Putin está impedido de vir, pois pode ser preso. Xi Jinping pode ter ficado desconfortável com o governo brasileiro desde a visita de Lula a Pequim, marcada por situações desconcertantes envolvendo Rosângela da Silva, a Janja. Em maio, na China, Janja teria reclamado, diretamente a Xi Jinping, que o algoritmo da plataforma chinesa favorece conteúdos da direita no Brasil. O líder chinês teria respondido que o Brasil tem o direito de regular ou banir o TikTok. A fala da mulher de Lula sobre o TikTok teria causado constrangimento durante a reunião do brasileiro com o ditador chinês. Com a repercussão negativa do incidente, Janja alegou ter sido “vítima de machismo”. Recep Erdogan, da Turquia, e Claudia Sheinbaum, do México, também não virão ao Rio, mas irão enviar representantes. Outra ausência no evento será a do ditador do Egito, general Abdel Fattah al-Sisi.
Itamaraty rebate crítica à política externa e vê “autoridade moral” de Lula
O Itamaraty enviou carta do chanceler Mauro Vieira à Embaixada em Londres em que rebateu as críticas da The Economist, e destacou a autoridade moral de Lula. A diplomacia brasileira afirmou ainda que poucos são os líderes atuais que, como ele, se mantêm firmes na defesa da democracia, sustentabilidade, paz e multilateralismo.
Para analistas ouvidos pela Gazeta do Povo, Lula, que já foi chamado de “o cara” por Barack Obama, agora sofre crescente exclusão internacional. Isso se deve à diplomacia baseada em uma retórica superada e sem conexão com a realidade atual, sob comando do chanceler de fato, Celso Amorim. “O ambicioso projeto de Lula para reverter o que chamou de isolamento criado pelo governo de Jair Bolsonaro (PL), além de ampliar o próprio capital político, se mostrou frágil, sustentado mais por simbolismo do que por resultados”, avalia Márcio Coimbra, diretor do Monitor da Democracia.

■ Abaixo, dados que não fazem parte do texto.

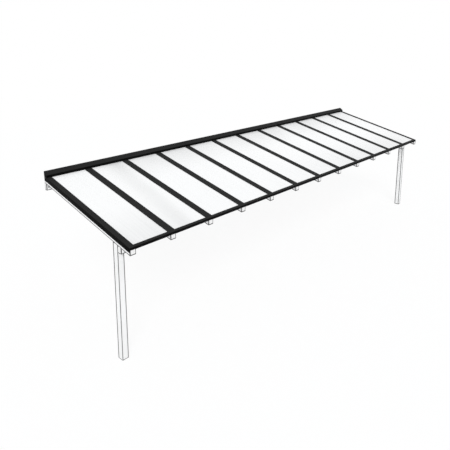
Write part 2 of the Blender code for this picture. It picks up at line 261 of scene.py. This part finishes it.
def painted_timber(name, middle, half, long_axis, tilt=0.0, wear=WEAR, lean=(0.0, 0.0, 0.0)):
    """White paint on a planed member: brushed grain, faint knots, porous ends, grey arrises.

    `middle` and `half` are the member's centre and half sizes along its own axes, and `tilt`
    turns those about X to lie in the slope. The distance to the nearest arris is the middle
    one of the three distances to the member's sides and end. The strips worn along the arrises
    are `wear` wide, and `lean` moves them off centre, so that they are wider on the arrises
    that dry last.
    """
    made, start = finish(name, {"Specular IOR Level": 0.3})
    place = place_of(start)
    from_middle = place.node("VectorMath", {"operation": "SUBTRACT"}, {0: place, 1: middle})
    own = from_middle.node(
        "VectorRotate", {"rotation_type": "X_AXIS"}, {"Vector": from_middle, "Angle": tilt}
    )
    across = [axis for axis in range(3) if axis != long_axis]
    first, second = [half[axis] - abs(own.parts()[axis] + lean[axis]) for axis in across]
    end = half[long_axis] - abs(from_middle.parts()[long_axis])
    arris = first.least(second).most(first.most(second).least(end))
    worn = arris.rises(wear, wear + WEAR_FADE, 1.0, 0.0)
    cut_end = end.rises(0.0002, 0.0012, 1.0, 0.0)

    squeeze = [1.0, 1.0, 1.0]
    squeeze[long_axis] = 0.022
    fibres = own.stretched(*squeeze)
    streaks = fibres.noise(95.0, 4.0, 0.6, 0.4)
    bands = fibres.noise(22.0, 2.0, 0.5, 0.8)
    squeeze[long_axis] = 0.35
    spots = own.stretched(*squeeze)
    chosen = spots.cells(7.0, "Color").parts()[0].rises(0.78, 0.8)
    knots = spots.cells(7.0, "Distance").rises(0.05, 0.13, 1.0, 0.0) * chosen
    pores = own.noise(420.0, 2.0).rises(0.5, 0.75)

    paint = place.noise(1.3, 3.0).rises(0.35, 0.65).blend(grey(0.9, 0.003), grey(0.94))
    paint = (streaks.rises(0.35, 0.75) * 0.08).blend(paint, grey(0.6, 0.02))
    paint = (knots * 0.16).blend(paint, (0.62, 0.54, 0.42, 1.0))
    paint = (cut_end * (0.1 + pores * 0.2)).blend(paint, (0.5, 0.48, 0.45, 1.0))
    bare = streaks.rises(0.3, 0.7).blend(grey(0.055), grey(0.11, 0.01))
    paint = (worn * (0.9 + bands.rises(0.3, 0.7) * 0.1)).blend(paint, bare)

    gloss = 0.5 + streaks * 0.12 + worn * 0.2 + cut_end * 0.2
    relief = streaks * 0.6 + bands * 0.4 - knots * 0.3 - pores * cut_end * 0.6
    return feed(made, Base_Color=paint, Roughness=gloss, Normal=relief.bump(0.0006, 0.4))


def powder_coat(name):
    """Matt anthracite powder coat with fine orange peel: painted light makes the upward faces
    paler, painted shade makes the upright ones near black, and dust varies the tops.
    """
    made, start = finish(name, {"Specular IOR Level": 0.05})
    place = place_of(start)
    # Painted light: the share of light painted onto faces as they turn upwards
    painted_light_on_top = facing_of(start).parts()[2].rises(0.3, 0.8)
    peel = place.noise(520.0, 2.0, 0.6)
    dust = place.noise(3.0, 4.0, 0.6)
    runs = place.stretched(1.0, 0.03, 0.03).noise(70.0, 3.0)
    film = (dust * 0.5 + runs * 0.5).rises(0.38, 0.62)
    # Near black is the painted shade of the sides, dark grey the painted light of the tops, varied
    # by dust
    colour = (painted_light_on_top * (0.8 + film * 0.2)).blend(grey(0.0016), (0.0173, 0.0176, 0.0175, 1.0))
    gloss = 0.5 + film * 0.1 + peel * 0.06
    relief = peel * 0.7 + dust * 0.3
    return feed(made, Base_Color=colour, Roughness=gloss, Normal=relief.bump(0.0002, 0.4))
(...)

O cientista político lembra que, apesar da intensa agenda diplomática, com mais de 40 viagens internacionais nos primeiros 18 meses de governo, e do discurso do “Brasil de volta”, a estratégia de Lula priorizou espaços multilaterais como ONU, G20 e Brics, sem alicerçá-la em ganhos concretos.

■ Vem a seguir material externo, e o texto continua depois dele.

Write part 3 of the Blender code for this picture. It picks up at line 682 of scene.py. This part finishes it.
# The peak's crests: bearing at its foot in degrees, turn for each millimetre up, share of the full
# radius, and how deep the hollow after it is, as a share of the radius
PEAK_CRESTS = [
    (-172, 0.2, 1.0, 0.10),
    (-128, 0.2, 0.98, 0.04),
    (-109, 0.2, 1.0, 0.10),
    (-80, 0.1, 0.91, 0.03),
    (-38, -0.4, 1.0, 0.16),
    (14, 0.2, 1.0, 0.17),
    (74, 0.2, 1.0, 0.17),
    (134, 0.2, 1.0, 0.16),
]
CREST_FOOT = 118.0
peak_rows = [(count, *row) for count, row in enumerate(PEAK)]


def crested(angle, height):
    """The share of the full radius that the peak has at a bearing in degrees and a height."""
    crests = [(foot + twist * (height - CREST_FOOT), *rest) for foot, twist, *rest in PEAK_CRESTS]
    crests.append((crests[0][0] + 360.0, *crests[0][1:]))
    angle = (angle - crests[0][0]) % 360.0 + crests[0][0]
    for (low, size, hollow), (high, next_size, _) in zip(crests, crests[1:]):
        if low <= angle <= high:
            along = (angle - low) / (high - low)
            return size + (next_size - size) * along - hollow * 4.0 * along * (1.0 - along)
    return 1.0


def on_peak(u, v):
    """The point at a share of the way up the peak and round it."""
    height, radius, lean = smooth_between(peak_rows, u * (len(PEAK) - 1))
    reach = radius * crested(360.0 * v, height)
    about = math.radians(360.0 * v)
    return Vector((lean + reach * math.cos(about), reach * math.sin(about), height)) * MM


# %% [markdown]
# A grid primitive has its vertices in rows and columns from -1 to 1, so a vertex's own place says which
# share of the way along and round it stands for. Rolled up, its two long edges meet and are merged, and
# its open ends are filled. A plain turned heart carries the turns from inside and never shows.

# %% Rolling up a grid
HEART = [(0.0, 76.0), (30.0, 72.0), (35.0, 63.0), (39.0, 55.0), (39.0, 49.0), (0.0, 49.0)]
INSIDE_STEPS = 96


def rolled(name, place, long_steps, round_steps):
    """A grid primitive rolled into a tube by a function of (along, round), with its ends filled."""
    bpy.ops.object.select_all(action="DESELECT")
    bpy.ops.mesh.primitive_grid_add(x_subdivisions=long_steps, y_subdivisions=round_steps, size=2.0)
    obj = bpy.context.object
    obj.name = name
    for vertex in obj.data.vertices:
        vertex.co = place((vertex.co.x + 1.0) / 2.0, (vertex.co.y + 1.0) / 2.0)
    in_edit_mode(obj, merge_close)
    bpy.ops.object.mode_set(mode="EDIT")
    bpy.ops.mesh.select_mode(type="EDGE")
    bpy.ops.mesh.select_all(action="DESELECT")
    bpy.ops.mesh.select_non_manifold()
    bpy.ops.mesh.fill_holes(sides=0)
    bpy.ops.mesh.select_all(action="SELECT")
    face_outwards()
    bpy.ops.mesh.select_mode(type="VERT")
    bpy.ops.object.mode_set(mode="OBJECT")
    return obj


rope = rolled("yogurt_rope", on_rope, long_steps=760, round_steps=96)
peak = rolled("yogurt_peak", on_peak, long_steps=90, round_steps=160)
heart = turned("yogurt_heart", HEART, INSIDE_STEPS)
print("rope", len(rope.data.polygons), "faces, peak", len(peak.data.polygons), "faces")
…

Por fim, pesaram contradições nas pautas democrática e ambiental e a defesa do chamado Sul Global (grupo outrora chamado de países em desenvolvimento), como contrapeso à hegemonia ocidental, que esbarrou na fragmentação do bloco e na estagnação brasileira. “A reindustrialização e atração de investimentos não vieram”, ressaltou Coimbra.
Lula e o Brasil ficaram de fora dos grandes debates globais, comenta professor
Para o professor Daniel Afonso Silva, da USP, o cenário internacional não dá margem real de protagonismo a Lula. “Temas centrais como o embate comercial entre EUA e China seguem ocorrendo à margem da diplomacia brasileira, e as tentativas de Lula de se inserir neles ainda geram ruídos”, diz.

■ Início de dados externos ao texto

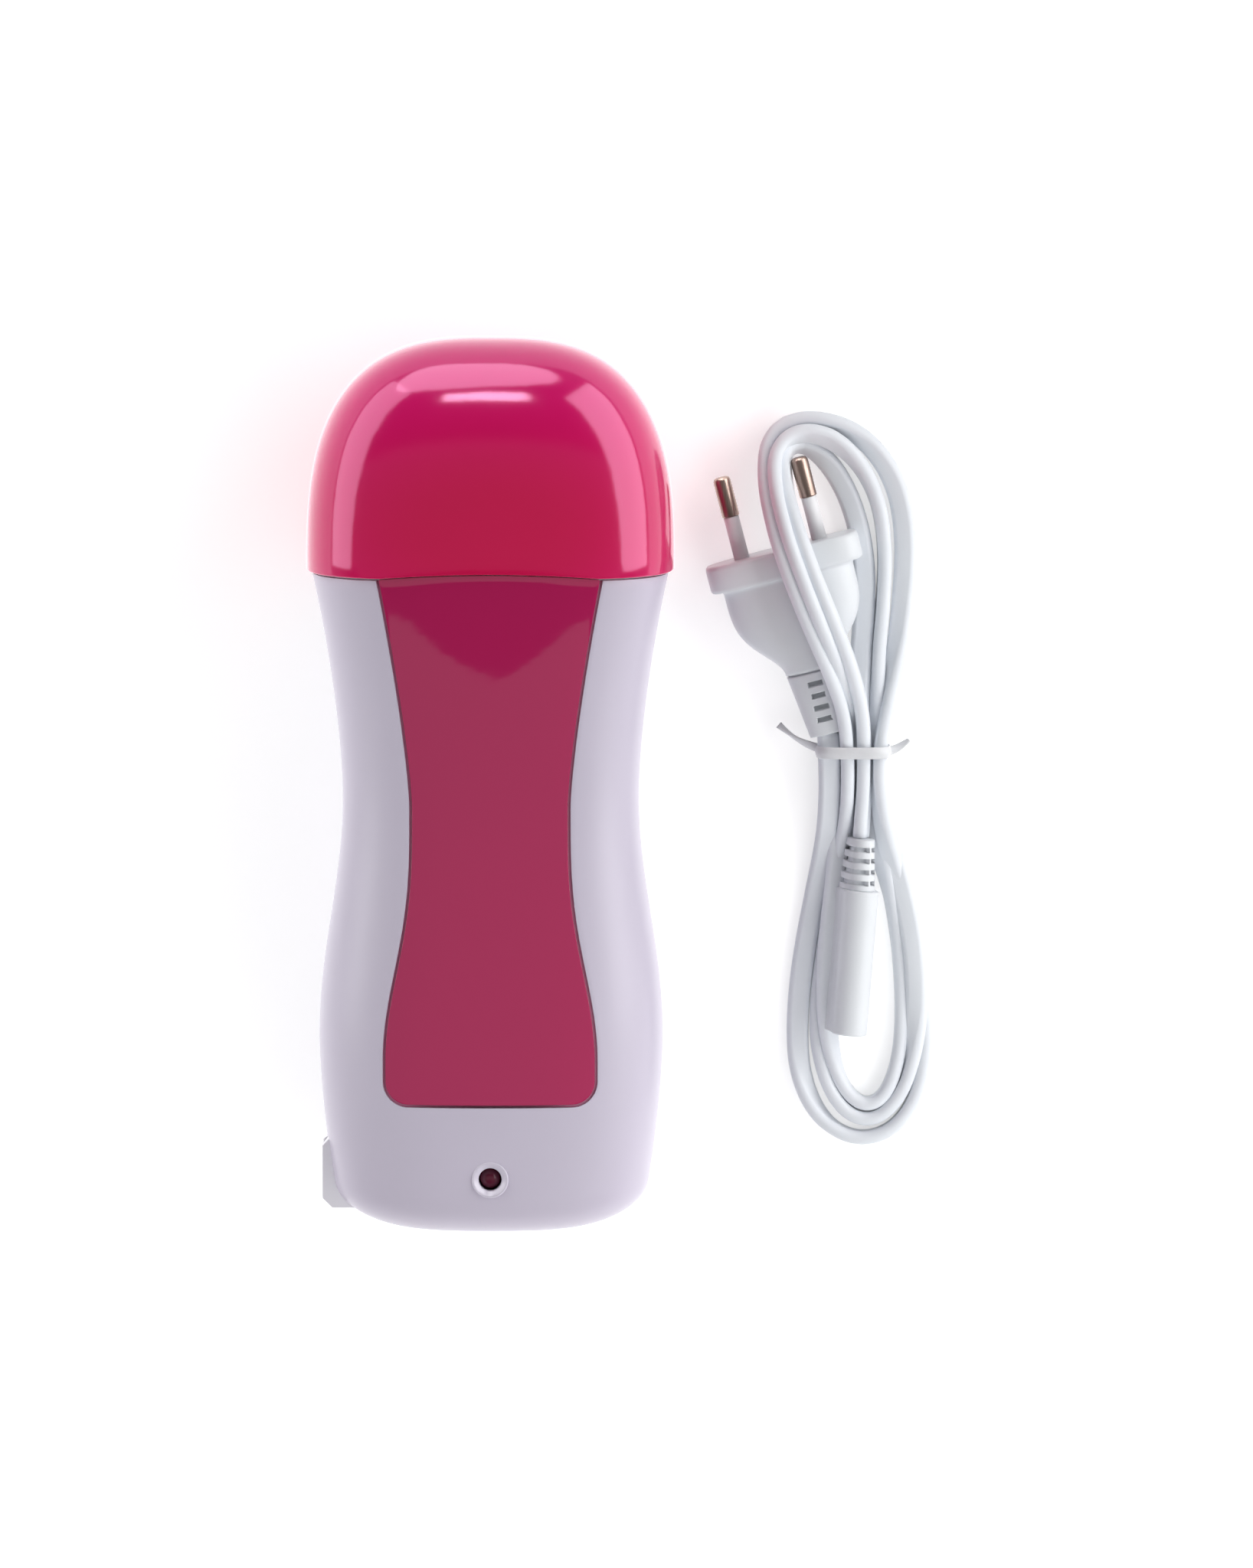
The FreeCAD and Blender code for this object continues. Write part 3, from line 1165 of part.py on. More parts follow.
doc.recompute()
for item in doc.Objects:
    if "Invalid" in item.State or "Error" in item.State:
        raise RuntimeError("%s did not recompute: %s" % (item.Name, item.State))
for piece in nodes:
    if piece.Shape.isNull() or not piece.Shape.isValid() or not piece.Shape.Solids:
        raise RuntimeError("%s has no valid solid" % piece.Label)

os.makedirs("parts", exist_ok=True)
for piece in nodes:
    piece.Shape.exportStep("parts/%s.step" % piece.Label)
    print("%-24s %d solid(s) %9.1f mm3" % (piece.Label, len(piece.Shape.Solids), piece.Shape.Volume))
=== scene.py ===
# %% [markdown]
# # A roll-on wax heater with its mains lead
#
# The heater is a hand-held plastic case with a pull-off cap, lying on its back. Its lead lies
# beside it, tied in a hank. A fixed frame holds every sub-part in its true place, in metres. This
# lesson dresses that frame: visible pieces are made again as smooth surfaces, and each gets a
# finish. The frame is loaded first. The frame is loaded first, and its box is kept, because nothing
# may grow out of it.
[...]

Silva explica que a relativa impotência do Brasil diante dos grandes dilemas geopolíticos decorre, em parte, do rebaixamento da diplomacia nacional desde o governo da ex-presidente Dilma Rousseff (PT). “Lula tentou reabilitar o prestígio perdido, mas esbarrou em suas limitações e no contexto global”, pontua. Para o professor, com uma realidade interna de crise de legitimidade política, paralisia econômica e ausência de reformas estruturais, Lula não tem muito o que apresentar ao mundo.
Embora Lula presida os Brics, participe do G7 e se prepare para sediar a COP-30 [conferência do clima], essas credenciais não deram influência real”.
Na avaliação do especialista, a agenda brasileira é vista como “anacrônica e desalinhada com novos centros de gravidade do debate internacional”. A imagem que resta, diz ele, é a de “um presidente que segue nadando para não afundar — mas cuja exaustão e a do próprio país é visível a olhos nus”.
Lula é até recebido lá fora. Mas ninguém dá a mínima atenção para o que ele fala”, resumiu Silva.
Para o líder da oposição na Câmara, Luciano Zucco (PL-RS), a dependência de Lula em se alinhar com ditaduras mostra a incapacidade do petista em liderar discussões internacionais. “O que se vê é um governo ancorado em discursos ideológicos defasados, com uma gestão marcada por improvisos, revanchismos e ineficiência. O Brasil de Lula já não empolga nem convence. A tentativa de posar como líder global do Sul geopolítico não se sustenta diante de contradições evidentes”, defendeu.
Plano para retomar protagonismo na cena global começou ainda em 2019
Logo após deixar a prisão e resgatar os direitos políticos, em 2019, Lula iniciou a campanha de reconstrução da imagem no cenário global. Apresentando-se como vítima de perseguição judicial e militante da democracia, o petista viu a chance de retomar protagonismo depois de voltar ao poder em 2022.
A recepção calorosa por líderes como Emmanuel Macron, da França, e Joe Biden, dos EUA, reforçou a ambição de Lula por liderar a fase de articulação global baseada no multilateralismo, no combate às desigualdades sociais e entre países e na agenda climática. Nenhuma dessas frentes prosperou. Na cúpula do G7 e no encontro do Brics no Rio, Lula viu-se marginalizado e ainda pressionado pela postura anti-Israel nos conflitos no Oriente Médio e até por tensões diplomáticas após as iminentes sanções americanas ao ministro Alexandre de Moraes, do Supremo Tribunal Federal (STF).